Love is the most ancient practice of land care
For First Nations people it’s embedded in the way they relate to land, the sea, birds, animals, stones, rivers, etc. Connection, listening to and caring for are part of the practice.
Love for the land shifts our relationship from one of extraction to one of stewardship. A common meaning of stewardship is “the careful and responsible management of something entrusted to one’s care”. Some say this puts humans in a position of “dominance over” whereas Indigenous cultures view us as part of the web of life.
Victorian Aboriginal Heritage Council’s statement on their website says “Cultural Heritage is the legacy we inherited from our Ancestors. And it includes responsibilities to protect both the physical aspects – land, water, flora, fauna and today, archaeology; and the intangible aspects – our story, language, mythology and lore. Our Ancestors understood that caring for Country allowed Country to care for them”.
When did we stop caring for land that environmental movements had to begin?
Rather than a single moment in time, a series of accelerating phases such as the Industrial revolution, the colonial era, to the present advent of synthetic fertilisers, heavy mechanisation and global supply chains post-World War II have seen humanity’s relationship shift from reciprocal custodianship to mass exploitation.
Pre-industrial times showed a greater respect and awareness for nature in general, as most people lived and worked within it. Yet several civilisations perished because of environmental collapse. Even back in Palaeolithic times it has been reported that over hunting by humans caused extinction, and maybe the impact was not so significant as there were much less humans than there are today.
When we become disconnected from place, is this when we stop caring? When we are moved off our homelands by war, famine – displacement taking us to lands we were not born in - does this impact our care for land?

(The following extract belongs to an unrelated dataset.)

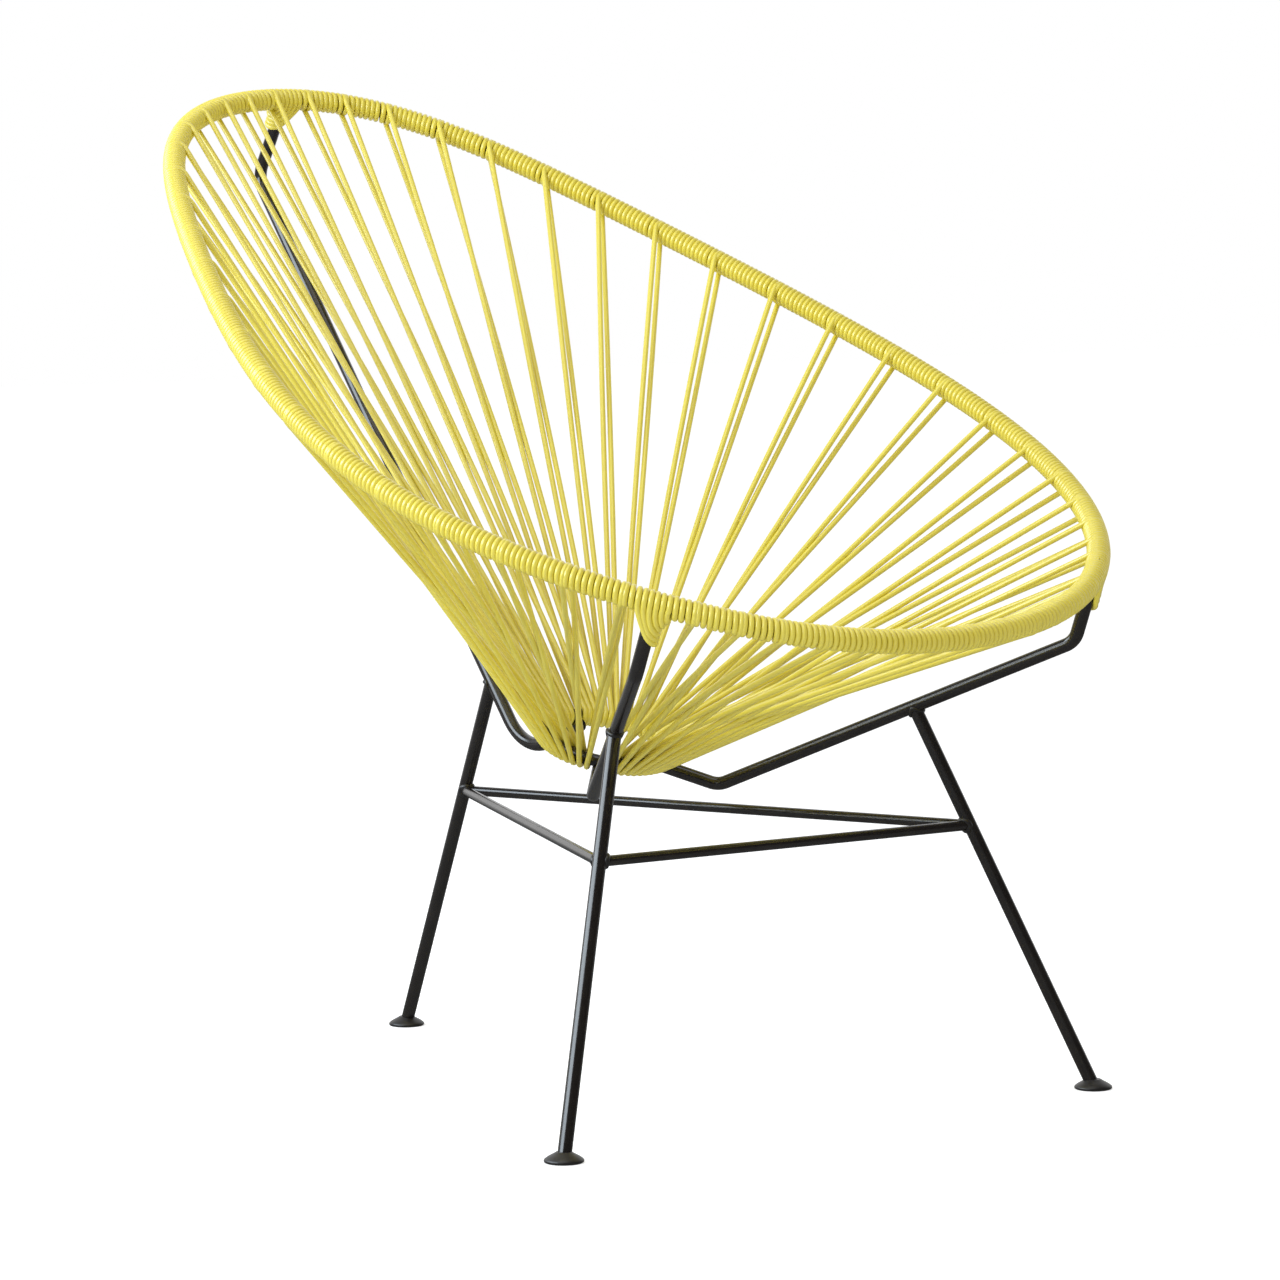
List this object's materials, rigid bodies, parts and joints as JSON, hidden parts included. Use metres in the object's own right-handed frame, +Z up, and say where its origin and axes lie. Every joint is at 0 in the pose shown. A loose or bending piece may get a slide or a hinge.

Greening needs to occur in our hearts and our minds.
“Coming to love the land involves coming to view the land’s interests as our own” says R. Briggs in an environmental ethics extract from The Greening of Heart and Mind: A Love Story.
Returning to love as a way to care for the land means moving from a mindset of ownership to one of kinship. Some things we can do are cultivate daily intimacy, track seasonal changes, practice gratitude, take only what is needed, leave spaces better, give back to the soil – the foundation of life.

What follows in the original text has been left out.